The Reality of Crack..... at least in my mind... is that it prays on all of us that do not believe in "OURSELVES"

No, I am not saying that we should make ourselves God.... but God gives us free will and there has only been ONE person in the history of mankind that has used His free-will to make ALL the right choices.... every other one of us has at one point or another used our free-will to hurt ourselves, others, or both.

The Reality of Crack is that is is very good at capitalizing on our weaknesses. It will convinced you that you can't live without it, and even goes one step further and has you believe that living a "normal" life is possible. The non-user effected by crack is left feeling hopeless and alone.

"for with the heart a person believes, resulting in righteousness"

The Reality of Crack is that, like the "Fairy Tale" with the "Happily Ever After" ending... it is false and someone always ends up getting hurt.

When I was using crack I felt I was in a "Fairy Tale" because a hit of the pipe gave me a feeling of Euphoria that can only be described as a "fabrication" of fictional pleasure.
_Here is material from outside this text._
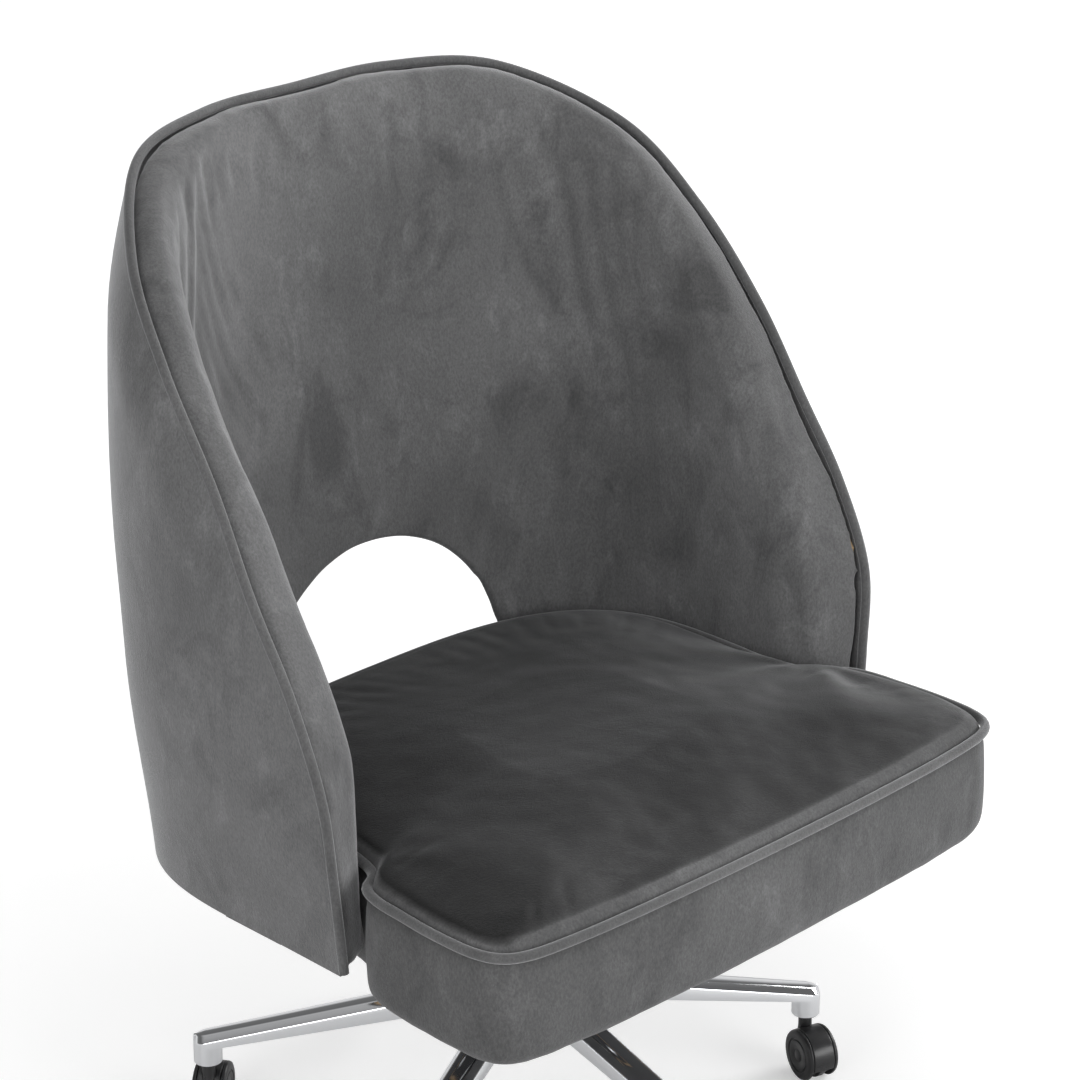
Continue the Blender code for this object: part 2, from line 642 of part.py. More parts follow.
def rim_parameter(share):
    """The rim parameter at a share of the way, by length, from the top centre to the bend."""
    steps = 120
    lengths = [0.0]
    for i in range(steps):
        a = catmull_rom(RIM_POINTS, RIM_BEND * i / steps)
        b = catmull_rom(RIM_POINTS, RIM_BEND * (i + 1) / steps)
        lengths.append(lengths[-1] + (b - a).length)
    target = share * lengths[-1]
    for i in range(steps):
        if lengths[i + 1] >= target:
            return RIM_BEND * (i + (target - lengths[i]) / (lengths[i + 1] - lengths[i])) / steps
    return float(RIM_BEND)


def rim_gap(point):
    """How far the plain surface has to move, level, to pass just outside the welt."""
    q, size = plan_q(point), outer_size(point.z)
    return Vector((point.x, point.y, 0.0)) + WELT_STANDS_IN * plan_normal(q, size) - plan_point(q, size)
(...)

All my cares, stress, doubt and pain was put on hold while I participated in false consciousness.

The Reality of Crack is that the feeling or effect that it gives is as false as the "Fairy Tale" stories we heard as children, yet the wake of destruction that results from allowing it to maintain its pseudo fantasy is as REAL as the ground we walk on.

The Reality of Crack is that it is REAL, it is EVIL, and it will without a doubt lead anyone willing to follow it to the depths of HELL.....

The Reality of God or "good vs evil" is that "for with the heart a person believes, resulting in righteousness." Crack can be conquered and there is always hope........and no matter who you are or where you came from.. there is always a reason to stop the madness of crack...

I am not the same person I was 5 years and although I had to experience the "False Fairy Tale" of crack hell, I look at life and mankind in a completely different way than I did before.